What’s the nature of God? Maybe it’s possible to sum all his values up in one single word – compassion? The Oxford Dictionary definition of compassion is ‘Pity, inclining one to help’. Compassion means ‘to feel with‘, ‘to put yourself into someone else’s place’. Compassion and being compassionate are critical to our understanding not just of the nature of God, or Jesus’ teaching, but also of how we’re expected to react to God looking with compassion on us. If we’re caring, or loving even, we can remain passive. Compassion, though, demands action; it demands an end to suffering; none are free until all are free. Compassion also demands ‘suffering with’. God came to earth to share our suffering because, I want to suggest, this is his very nature, his key characteristic.
Christians are, I believe, called upon to fight to bring God’s Kingdom here on earth now.
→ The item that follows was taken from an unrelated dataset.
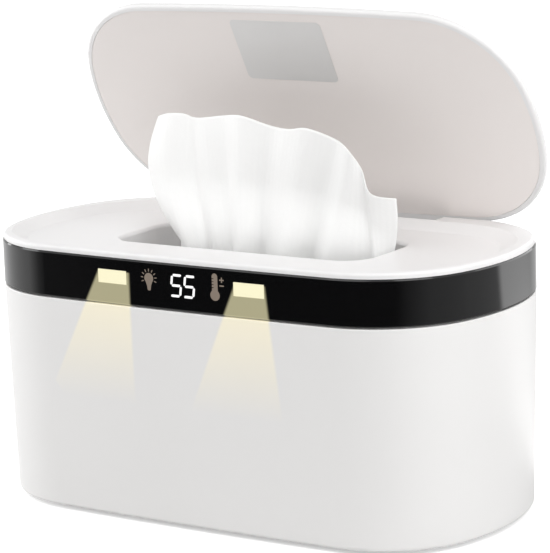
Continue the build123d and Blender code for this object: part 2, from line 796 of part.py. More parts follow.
with BuildPart() as heater_leads:
    for side in (-1, 1):
        lead(((-heater_lead_half * side, lead_hole_y, film_z - slip),
              (-heater_lead_half * side, lead_hole_y, pad_z - heater_lead_drop),
              (heater_plug_x + plug_length / 2 + 2 * slip, lead_hole_y + plug_lead_half * side, lead_z)))
finish(heater_leads.part, "heater_leads")


# ================= Top cover =================

with BuildPart() as top_cover:
    with BuildSketch(Plane.XY.offset(rim_bottom)):
        Plan(rim_inset)
    extrude(amount=rim_height)
    fillet(top_cover.edges().group_by(Axis.Z)[-1], rim_round)
    with BuildSketch(Plane.XY.offset(deck_z)):
        Plan(skirt_inset)
    extrude(amount=rim_bottom - deck_z)
    # skirt that stands on the tank seal
    with BuildSketch(Plane.XY.offset(skirt_bottom)):
        Plan(skirt_inset)
        Plan(skirt_inset + skirt_wall, mode=Mode.SUBTRACT)
    extrude(amount=deck_z - skirt_bottom)
    # dished tray
    with BuildPart(mode=Mode.SUBTRACT) as tray:
        with BuildSketch(Plane.XY.offset(tray_z)):
            with Locations((0, -tray_back_extra / 2)):
                TrayOutline(tray_slope)
        with BuildSketch(Plane.XY.offset(rim_top)):
            with Locations((0, -tray_back_extra / 2)):
                TrayOutline()
        loft(ruled=True)
        fillet(tray.edges().group_by(Axis.Z)[0], tray_foot_round)
    # dispensing well
    with BuildSketch(Plane.XY.offset(deck_z - well_drop)):
        with Locations((0, well_center_y)):
            RectangleRounded(well_length + 2 * well_wall, well_depth + 2 * well_wall,
                             well_radius + well_wall)
    extrude(amount=well_drop)
    with BuildSketch(Plane.XY.offset(deck_z - well_drop)):
        with Locations((0, well_center_y)):
            RectangleRounded(well_length, well_depth, well_radius)
    extrude(amount=well_drop + deck_wall, mode=Mode.SUBTRACT)
    well_edge = (top_cover.edges().filter_by_position(Axis.Z, tray_z - 0.01, tray_z + 0.01)
                 .filter_by_position(Axis.X, -well_length / 2, well_length / 2)
                 .filter_by_position(Axis.Y, well_center_y - well_depth / 2, well_center_y + well_depth / 2))
    fillet(well_edge, well_edge_round)
    # hinge trough: floor and walls hung from the deck, open at the top and over its low back wall
    with BuildSketch(Plane.XY.offset(trough_bottom)):
        with Locations((0, hinge_y)):
            Rectangle(2 * (trough_half + trough_wall), trough_front + trough_rear + 2 * trough_wall)
    extrude(amount=deck_z - trough_bottom)
    with BuildSketch(Plane.XY.offset(trough_floor)):
        with Locations((0, hinge_y)):
            Rectangle(2 * trough_half, trough_front + trough_rear)
    extrude(amount=rim_top, mode=Mode.SUBTRACT)
    with BuildSketch(Plane.XY.offset(trough_back_top)):
        with Locations((0, hinge_y + trough_rear + 2 * trough_wall)):
            Rectangle(2 * trough_half, 4 * trough_wall)
    extrude(amount=rim_top, mode=Mode.SUBTRACT)
    with BuildSketch(Plane.XY.offset(trough_bottom)):
        Plan(-rim_inset)
        Plan(band_wall + band_clearance, mode=Mode.SUBTRACT)
    extrude(amount=rim_bottom - trough_bottom, mode=Mode.SUBTRACT)
    # relief under the lid's swinging back edge
    with BuildSketch(Plane.YZ):
        with BuildLine():
            Polyline((back - relief_depth, rim_top), (back, rim_top), (back, rim_top - relief_drop),
                     close=True)
        make_face()
    extrude(amount=relief_half, both=True, mode=Mode.SUBTRACT)
    # two fixed knuckles on webs
    with BuildSketch(Plane.YZ):
        with Locations((hinge_y, hinge_z)):
            Circle(knuckle_radius)
        with Locations((hinge_y, (trough_floor + hinge_z) / 2)):
            Rectangle(2 * knuckle_radius, hinge_z - trough_floor)
    extrude(amount=cover_knuckle_out, both=True)
    with BuildSketch(Plane.YZ):
        with Locations((hinge_y, hinge_z)):
            Circle(knuckle_radius + fit_gap)
        with Locations((hinge_y, (trough_floor + hinge_z) / 2)):
            Rectangle(2 * (knuckle_radius + fit_gap), hinge_z - trough_floor)
    extrude(amount=cover_knuckle_in, both=True, mode=Mode.SUBTRACT)
    # bore for the pin, through knuckles and into the trough's end walls
    with BuildSketch(Plane.YZ):
        with Locations((hinge_y, hinge_z)):
            Circle(pin_radius + pin_press)
    extrude(amount=trough_half + pin_seat, both=True, mode=Mode.SUBTRACT)
finish(top_cover.part, "top_cover")

with BuildPart() as hinge_pin:
    with BuildSketch(Plane.YZ):
        with Locations((hinge_y, hinge_z)):
            Circle(pin_radius)
    extrude(amount=trough_half + pin_seat - slip, both=True)
    chamfer(hinge_pin.edges().filter_by(GeomType.CIRCLE), pin_chamfer)
finish(hinge_pin.part, "hinge_pin")

# ================= Lid, on the plane it turns with =================

lid_plane = Plane(origin=(0, hinge_y, hinge_z), x_dir=(1, 0, 0),
                  z_dir=(0, math.sin(math.radians(open_angle)), math.cos(math.radians(open_angle))))
lid_side_plane = Plane(origin=lid_plane.origin, x_dir=lid_plane.y_dir, z_dir=(1, 0, 0))

with BuildPart() as lid_shell:
    with BuildSketch(lid_plane.offset(lid_under)):
        with Locations((0, lid_center)):
            LidOutline()
    extrude(amount=lid_thickness)
    fillet(lid_shell.edges().group_by(Axis(lid_plane.origin, lid_plane.z_dir))[-1],
           lid_top_round)
    fillet(lid_shell.edges().group_by(Axis(lid_plane.origin, lid_plane.z_dir))[0], lid_edge_round)
    with BuildSketch(lid_plane.offset(lid_under)):
        with Locations((0, lid_center)):
            LidOutline(lid_land)
    extrude(amount=lid_thickness - lid_skin, mode=Mode.SUBTRACT)
    # hinge flange: from the lid's back edge down to the knuckles
    with BuildSketch(lid_side_plane):
        with BuildLine():
            Polyline((-knuckle_radius, 0), (-knuckle_radius, lid_under), (lid_back - lid_land, lid_under),
                     (lid_back - lid_land / 2, lid_under + leaf_rise), (leaf_back, lid_under - leaf_back),
                     (leaf_back + leaf_taper, lid_under - leaf_shoulder), (knuckle_radius, 0), close=True)
        make_face()
        Circle(knuckle_radius)
    extrude(amount=hinge_span / 2, both=True)
    for side in (-1, 1):
        with BuildSketch(lid_side_plane.offset(side * (cover_knuckle_out + cover_knuckle_in) / 2)):
            Circle(knuckle_radius + 2 * fit_gap)
        extrude(amount=cover_knuckle / 2 + knuckle_gap, both=True, mode=Mode.SUBTRACT)
    with BuildSketch(lid_side_plane):
        Circle(pin_radius + pin_clearance)
    extrude(amount=hinge_span, both=True, mode=Mode.SUBTRACT)
finish(lid_shell.part, "lid_shell")

with BuildPart() as lid_liner:
    with BuildSketch(lid_plane.offset(lid_under + liner_recess)):
        with Locations((0, lid_center)):
            LidOutline(lid_land + liner_gap)
    extrude(amount=liner_thickness)
finish(lid_liner.part, "lid_liner")

# ================= Wipes =================

with BuildPart() as wipe_stack:
    with BuildSketch(Plane.XY.offset(stack_z)):
        RectangleRounded(stack_length, stack_depth, stack_corner)
    extrude(amount=stack_height)
finish(wipe_stack.part, "wipe_stack")

# The wipe drawn up through the well, as a flat fan.
with BuildPart() as wipe_sheet:
    with BuildSketch(Plane.XZ):
        with BuildLine():
            fan = Spline((fan_right, rim_top + fan_right_height),
                         (0.74 * fan_right, rim_top + fan_shoulder), (0.32 * fan_right, fan_crown - 4),
                         (-0.24 * fan_left, fan_crown), (-0.76 * fan_left, fan_crown - 2),
                         (-fan_left, rim_top + fan_left_height),
                         (-(fan_left + waist_left) / 2, rim_top + fan_left_height / 4))
            Polyline(fan @ 1, (-waist_left, deck_z), (-wipe_foot, wipe_bottom), (wipe_foot, wipe_bottom),
                     (waist_right, deck_z), fan @ 0)
        make_face()
    extrude(amount=wipe_thickness / 2, both=True)
finish(wipe_sheet.part, "wipe_sheet")
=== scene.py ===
"""Looks of the baby wipe warmer: finishes, lit display, drawn wipe, folded wipes, lamps and camera."""
import json
import math

import bmesh
import bpy
from mathutils import Matrix, Vector, noise


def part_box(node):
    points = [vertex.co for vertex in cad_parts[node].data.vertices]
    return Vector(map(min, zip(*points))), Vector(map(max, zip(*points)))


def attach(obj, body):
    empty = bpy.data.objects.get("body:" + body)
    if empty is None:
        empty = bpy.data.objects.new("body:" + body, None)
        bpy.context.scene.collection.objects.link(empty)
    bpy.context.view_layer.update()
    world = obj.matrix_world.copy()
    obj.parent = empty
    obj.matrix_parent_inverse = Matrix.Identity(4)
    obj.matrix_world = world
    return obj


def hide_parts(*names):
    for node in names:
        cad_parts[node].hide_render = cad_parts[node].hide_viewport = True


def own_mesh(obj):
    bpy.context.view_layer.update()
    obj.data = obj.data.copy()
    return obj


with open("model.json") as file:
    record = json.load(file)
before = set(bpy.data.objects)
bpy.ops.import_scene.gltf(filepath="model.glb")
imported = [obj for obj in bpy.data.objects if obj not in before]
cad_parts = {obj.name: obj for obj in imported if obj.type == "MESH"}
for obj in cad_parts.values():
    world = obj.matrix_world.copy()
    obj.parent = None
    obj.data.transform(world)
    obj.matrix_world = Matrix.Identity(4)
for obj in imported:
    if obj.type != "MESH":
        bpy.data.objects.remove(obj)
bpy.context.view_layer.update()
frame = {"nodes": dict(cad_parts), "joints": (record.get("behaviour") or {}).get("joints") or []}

MM = 0.001

# ---- Places taken from the frame ----
band_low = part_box("display_band")[0]
stack_low, stack_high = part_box("wipe_stack")
sheet_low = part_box("wipe_sheet")[0]
lens_low, lens_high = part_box("night_light_lens_right")
lid_joint = next(j for j in frame["joints"] if j["name"] == "lid_hinge")
hinge = Vector(lid_joint["pos_m"])
open_angle = math.radians(lid_joint["range_deg"][1])

band_bow = 1960 * MM            # radius of the casing's long side
display_z = (lens_low.z + lens_high.z) / 2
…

The God whom we worship is compassionate and cares deeply about poverty, injustice and suffering. If he didn’t, I’m not sure that I’d want to follow him. This means challenging injustice and poverty and oppression wherever we come across them, whilst recognising, of course, our own limitations. If we don’t reflect the values of the kingdom of God, compassionate values, in our own lives and strive to work to bring God’s Kingdom into our world, then what’s the point of the Church? To save souls? To save them for what?
Ultimately, then, the values of Christianity are the values of the Kingdom of God. And the values of the Kingdom are the values of a God whose compassion knows no limitations. It’s against that measure that all pronouncements about what Christian values are, should be judged.